Written problem
Using the listing below, set down each line from the line containing "the free end." through the line containing "if empty is", both ends included, exactly and with nothing added.

Given material
=-=-=-=-=

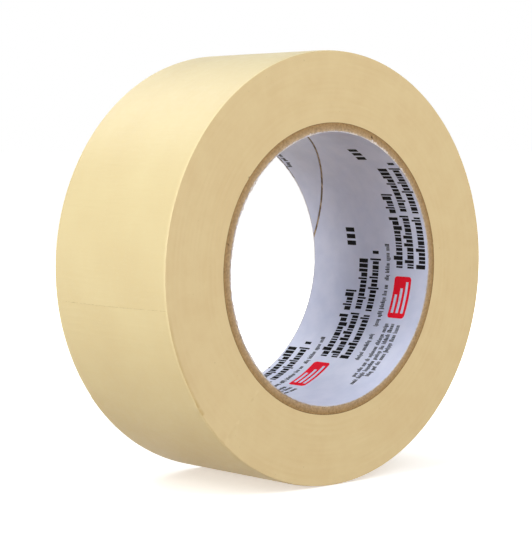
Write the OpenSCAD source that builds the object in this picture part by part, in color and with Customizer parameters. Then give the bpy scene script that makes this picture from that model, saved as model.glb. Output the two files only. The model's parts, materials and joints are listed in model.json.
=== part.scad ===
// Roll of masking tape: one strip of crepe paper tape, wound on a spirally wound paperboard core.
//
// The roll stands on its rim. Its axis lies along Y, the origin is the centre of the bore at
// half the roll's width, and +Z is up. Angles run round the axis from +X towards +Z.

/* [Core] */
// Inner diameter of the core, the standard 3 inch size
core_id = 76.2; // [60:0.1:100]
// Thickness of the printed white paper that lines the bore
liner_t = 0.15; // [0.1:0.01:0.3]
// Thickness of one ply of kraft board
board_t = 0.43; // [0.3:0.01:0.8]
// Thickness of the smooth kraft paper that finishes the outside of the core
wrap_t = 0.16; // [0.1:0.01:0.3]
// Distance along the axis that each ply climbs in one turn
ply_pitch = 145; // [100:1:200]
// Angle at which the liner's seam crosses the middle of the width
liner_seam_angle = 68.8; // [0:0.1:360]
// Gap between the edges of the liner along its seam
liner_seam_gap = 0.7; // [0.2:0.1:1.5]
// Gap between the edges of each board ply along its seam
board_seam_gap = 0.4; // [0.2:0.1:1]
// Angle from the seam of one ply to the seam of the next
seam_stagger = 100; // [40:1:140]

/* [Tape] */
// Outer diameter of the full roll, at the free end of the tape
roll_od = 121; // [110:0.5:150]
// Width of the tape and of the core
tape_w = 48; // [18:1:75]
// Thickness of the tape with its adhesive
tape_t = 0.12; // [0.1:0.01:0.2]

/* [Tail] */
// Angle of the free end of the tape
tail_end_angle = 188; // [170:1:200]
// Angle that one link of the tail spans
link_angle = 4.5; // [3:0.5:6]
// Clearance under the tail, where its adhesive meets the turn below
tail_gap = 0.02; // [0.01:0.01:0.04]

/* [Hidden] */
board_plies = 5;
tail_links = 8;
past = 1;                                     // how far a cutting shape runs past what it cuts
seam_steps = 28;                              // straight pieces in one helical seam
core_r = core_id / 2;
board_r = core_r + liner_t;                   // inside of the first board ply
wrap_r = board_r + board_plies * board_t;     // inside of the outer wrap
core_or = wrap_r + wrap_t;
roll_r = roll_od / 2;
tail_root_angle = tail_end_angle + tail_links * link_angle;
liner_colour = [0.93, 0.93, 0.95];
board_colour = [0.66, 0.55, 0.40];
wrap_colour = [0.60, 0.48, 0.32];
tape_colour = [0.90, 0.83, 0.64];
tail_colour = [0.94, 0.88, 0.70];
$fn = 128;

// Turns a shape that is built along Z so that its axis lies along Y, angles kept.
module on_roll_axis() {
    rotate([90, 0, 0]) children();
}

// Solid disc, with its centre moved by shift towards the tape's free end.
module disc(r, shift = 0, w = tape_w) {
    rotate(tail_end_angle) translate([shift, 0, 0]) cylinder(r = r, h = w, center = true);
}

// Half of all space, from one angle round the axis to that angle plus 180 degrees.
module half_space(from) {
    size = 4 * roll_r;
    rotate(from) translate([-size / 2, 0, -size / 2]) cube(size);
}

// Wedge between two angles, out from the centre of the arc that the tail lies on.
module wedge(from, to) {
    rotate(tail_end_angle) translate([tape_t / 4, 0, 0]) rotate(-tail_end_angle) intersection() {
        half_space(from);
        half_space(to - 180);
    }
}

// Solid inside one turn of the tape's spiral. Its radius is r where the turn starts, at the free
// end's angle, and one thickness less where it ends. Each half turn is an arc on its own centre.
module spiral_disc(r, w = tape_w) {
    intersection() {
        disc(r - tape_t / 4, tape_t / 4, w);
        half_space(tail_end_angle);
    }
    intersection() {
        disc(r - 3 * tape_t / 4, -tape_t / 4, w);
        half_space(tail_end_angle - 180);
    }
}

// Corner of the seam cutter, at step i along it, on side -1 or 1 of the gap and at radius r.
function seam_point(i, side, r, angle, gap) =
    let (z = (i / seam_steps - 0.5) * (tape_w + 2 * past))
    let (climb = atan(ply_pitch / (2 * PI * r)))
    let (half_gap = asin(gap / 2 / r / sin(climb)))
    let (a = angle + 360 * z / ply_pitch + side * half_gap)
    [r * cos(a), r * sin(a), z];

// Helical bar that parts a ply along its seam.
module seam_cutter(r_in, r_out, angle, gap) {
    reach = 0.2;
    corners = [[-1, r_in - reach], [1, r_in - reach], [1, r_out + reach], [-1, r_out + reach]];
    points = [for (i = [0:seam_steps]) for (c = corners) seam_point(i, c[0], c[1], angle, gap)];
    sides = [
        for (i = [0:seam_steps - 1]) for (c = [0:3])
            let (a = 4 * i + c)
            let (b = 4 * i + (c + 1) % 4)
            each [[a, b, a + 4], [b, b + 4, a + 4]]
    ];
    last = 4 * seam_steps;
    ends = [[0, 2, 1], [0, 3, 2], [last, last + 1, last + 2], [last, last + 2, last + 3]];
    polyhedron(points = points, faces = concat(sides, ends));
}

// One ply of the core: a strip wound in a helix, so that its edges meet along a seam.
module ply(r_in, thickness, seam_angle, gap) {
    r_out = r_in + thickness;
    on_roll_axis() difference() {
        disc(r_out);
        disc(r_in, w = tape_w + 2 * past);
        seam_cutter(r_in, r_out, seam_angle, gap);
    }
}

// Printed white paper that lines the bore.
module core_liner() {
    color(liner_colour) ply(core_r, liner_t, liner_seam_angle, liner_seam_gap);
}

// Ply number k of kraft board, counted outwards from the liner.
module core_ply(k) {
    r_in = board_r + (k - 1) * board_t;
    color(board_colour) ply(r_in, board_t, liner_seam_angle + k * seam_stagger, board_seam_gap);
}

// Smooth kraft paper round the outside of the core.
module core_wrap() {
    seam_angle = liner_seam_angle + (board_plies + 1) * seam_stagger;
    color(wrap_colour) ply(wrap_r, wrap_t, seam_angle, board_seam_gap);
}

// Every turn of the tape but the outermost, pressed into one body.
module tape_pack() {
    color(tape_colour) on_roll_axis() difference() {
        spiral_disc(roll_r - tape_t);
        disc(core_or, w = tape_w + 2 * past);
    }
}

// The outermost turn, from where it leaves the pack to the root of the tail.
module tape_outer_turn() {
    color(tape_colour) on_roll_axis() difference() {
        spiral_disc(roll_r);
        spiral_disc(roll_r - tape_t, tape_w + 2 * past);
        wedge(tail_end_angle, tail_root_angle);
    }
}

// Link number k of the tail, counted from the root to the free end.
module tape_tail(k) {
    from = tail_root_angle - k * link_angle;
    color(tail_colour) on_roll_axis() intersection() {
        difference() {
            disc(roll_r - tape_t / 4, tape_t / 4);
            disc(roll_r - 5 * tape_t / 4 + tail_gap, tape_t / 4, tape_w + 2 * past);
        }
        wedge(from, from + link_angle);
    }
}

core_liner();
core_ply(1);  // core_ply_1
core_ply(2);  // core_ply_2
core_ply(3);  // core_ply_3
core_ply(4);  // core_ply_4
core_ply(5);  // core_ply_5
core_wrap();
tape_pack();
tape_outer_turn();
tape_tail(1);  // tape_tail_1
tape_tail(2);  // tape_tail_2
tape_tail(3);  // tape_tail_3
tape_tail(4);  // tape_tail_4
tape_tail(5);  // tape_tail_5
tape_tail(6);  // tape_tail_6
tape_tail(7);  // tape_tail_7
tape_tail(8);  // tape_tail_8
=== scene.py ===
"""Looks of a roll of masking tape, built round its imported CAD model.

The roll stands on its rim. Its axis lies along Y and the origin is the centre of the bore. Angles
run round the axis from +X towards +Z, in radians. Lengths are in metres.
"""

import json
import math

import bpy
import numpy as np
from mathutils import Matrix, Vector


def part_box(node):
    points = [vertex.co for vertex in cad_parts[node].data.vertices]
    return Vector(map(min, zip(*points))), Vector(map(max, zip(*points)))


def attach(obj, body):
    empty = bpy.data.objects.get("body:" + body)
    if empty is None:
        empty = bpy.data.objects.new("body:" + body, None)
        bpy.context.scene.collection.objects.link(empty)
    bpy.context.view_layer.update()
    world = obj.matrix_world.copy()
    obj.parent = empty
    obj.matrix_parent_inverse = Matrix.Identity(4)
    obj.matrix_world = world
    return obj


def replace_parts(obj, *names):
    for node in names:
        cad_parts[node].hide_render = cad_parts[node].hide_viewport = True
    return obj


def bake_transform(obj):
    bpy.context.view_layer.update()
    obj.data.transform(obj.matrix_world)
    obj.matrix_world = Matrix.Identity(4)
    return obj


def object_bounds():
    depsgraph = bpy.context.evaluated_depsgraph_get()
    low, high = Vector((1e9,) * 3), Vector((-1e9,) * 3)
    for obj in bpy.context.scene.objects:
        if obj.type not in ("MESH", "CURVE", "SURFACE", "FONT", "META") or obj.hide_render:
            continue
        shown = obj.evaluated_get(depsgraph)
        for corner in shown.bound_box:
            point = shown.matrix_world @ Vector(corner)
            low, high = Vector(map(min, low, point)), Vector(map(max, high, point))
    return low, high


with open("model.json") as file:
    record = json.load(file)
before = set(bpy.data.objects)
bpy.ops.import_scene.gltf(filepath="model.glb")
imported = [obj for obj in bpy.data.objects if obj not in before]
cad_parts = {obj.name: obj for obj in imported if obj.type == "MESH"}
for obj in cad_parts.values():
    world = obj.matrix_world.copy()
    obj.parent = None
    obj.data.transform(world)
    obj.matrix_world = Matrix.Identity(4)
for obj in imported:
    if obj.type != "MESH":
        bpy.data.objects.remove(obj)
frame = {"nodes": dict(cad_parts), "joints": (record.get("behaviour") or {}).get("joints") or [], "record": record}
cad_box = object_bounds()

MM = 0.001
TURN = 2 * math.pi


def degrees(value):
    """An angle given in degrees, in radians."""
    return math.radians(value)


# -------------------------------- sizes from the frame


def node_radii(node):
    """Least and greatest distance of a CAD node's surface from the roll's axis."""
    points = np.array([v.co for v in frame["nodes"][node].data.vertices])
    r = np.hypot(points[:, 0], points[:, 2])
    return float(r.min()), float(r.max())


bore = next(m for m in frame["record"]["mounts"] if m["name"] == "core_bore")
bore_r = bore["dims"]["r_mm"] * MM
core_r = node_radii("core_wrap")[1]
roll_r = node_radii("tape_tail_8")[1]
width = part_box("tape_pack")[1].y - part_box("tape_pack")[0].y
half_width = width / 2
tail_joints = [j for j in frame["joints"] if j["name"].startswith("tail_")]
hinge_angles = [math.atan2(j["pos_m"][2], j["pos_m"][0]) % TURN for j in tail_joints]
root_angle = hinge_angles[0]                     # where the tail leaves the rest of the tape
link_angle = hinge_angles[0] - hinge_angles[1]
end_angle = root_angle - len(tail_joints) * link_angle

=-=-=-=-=

Response
// Link number k of the tail, counted from the root to the free end.
module tape_tail(k) {
    from = tail_root_angle - k * link_angle;
    color(tail_colour) on_roll_axis() intersection() {
        difference() {
            disc(roll_r - tape_t / 4, tape_t / 4);
            disc(roll_r - 5 * tape_t / 4 + tail_gap, tape_t / 4, tape_w + 2 * past);
        }
        wedge(from, from + link_angle);
    }
}

core_liner();
core_ply(1);  // core_ply_1
core_ply(2);  // core_ply_2
core_ply(3);  // core_ply_3
core_ply(4);  // core_ply_4
core_ply(5);  // core_ply_5
core_wrap();
tape_pack();
tape_outer_turn();
tape_tail(1);  // tape_tail_1
tape_tail(2);  // tape_tail_2
tape_tail(3);  // tape_tail_3
tape_tail(4);  // tape_tail_4
tape_tail(5);  // tape_tail_5
tape_tail(6);  // tape_tail_6
tape_tail(7);  // tape_tail_7
tape_tail(8);  // tape_tail_8
=== scene.py ===
"""Looks of a roll of masking tape, built round its imported CAD model.

The roll stands on its rim. Its axis lies along Y and the origin is the centre of the bore. Angles
run round the axis from +X towards +Z, in radians. Lengths are in metres.
"""

import json
import math

import bpy
import numpy as np
from mathutils import Matrix, Vector


def part_box(node):
    points = [vertex.co for vertex in cad_parts[node].data.vertices]
    return Vector(map(min, zip(*points))), Vector(map(max, zip(*points)))


def attach(obj, body):
    empty = bpy.data.objects.get("body:" + body)
    if empty is None:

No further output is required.